You are certainly correct that excavation of an extensive portion of the ditch would reveal more than a few soil cores.
Jim
Jim,
First of all, I disagree that we can be sure the large pond at Newark was a recent feature. In an unpublished manuscript in the archives of the American Antiquarian Society James and Charles Salisbury (1862) wrote that they observed the trenches dug to drain the pond. They described layers of peat and marl at its bottom. That sounds more like a very ancient kettle lake to me. Its level certainly did fluctuate in historic times, though it's extremely unlikely that the New Madrid earthquate had anything to do with it. (You should know better than that.)

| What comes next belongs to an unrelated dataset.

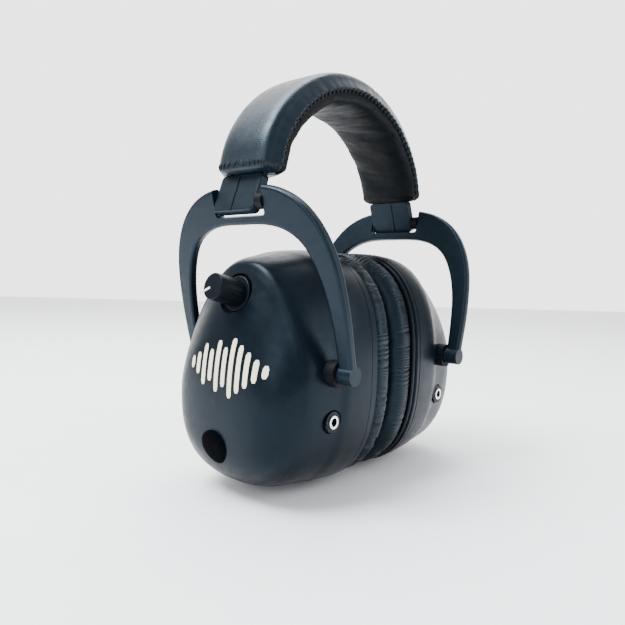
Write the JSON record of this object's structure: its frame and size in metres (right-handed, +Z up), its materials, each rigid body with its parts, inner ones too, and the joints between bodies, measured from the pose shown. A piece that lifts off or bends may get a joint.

Second, I wouldn't go digging with the presumption that a lining existed, but to test explicitly the proposition that such a lining existed. (To paraphrase Einstein, "I don't want to find a prepared surface, I just want to know whether or not there was one.") And I think I could tell natural glacial gravels from a prepared surface. But, just in case, if I was going to undertake such an excavation, I would be sure to do so in partnership with a geologist/soil scientist.
Brad:
Squier and Davis (1848), who predate even the Salisbury brothers, refer to "a large natural pond" but add that "Previous to the earthquake of 1811… it is said but little water was contained in the basin; after that event it rose to the depth of ten feet and retained that level until the drainage took place."
We can quibble over how deep the water was before Atwater's time but his observation that the water in the ditch was deeper adjacent to the pond goes far to suggesti a non-anthropogenic explanation of why there was water in the trench at that time and not later (and, I would suggest, maybe not earlier, either).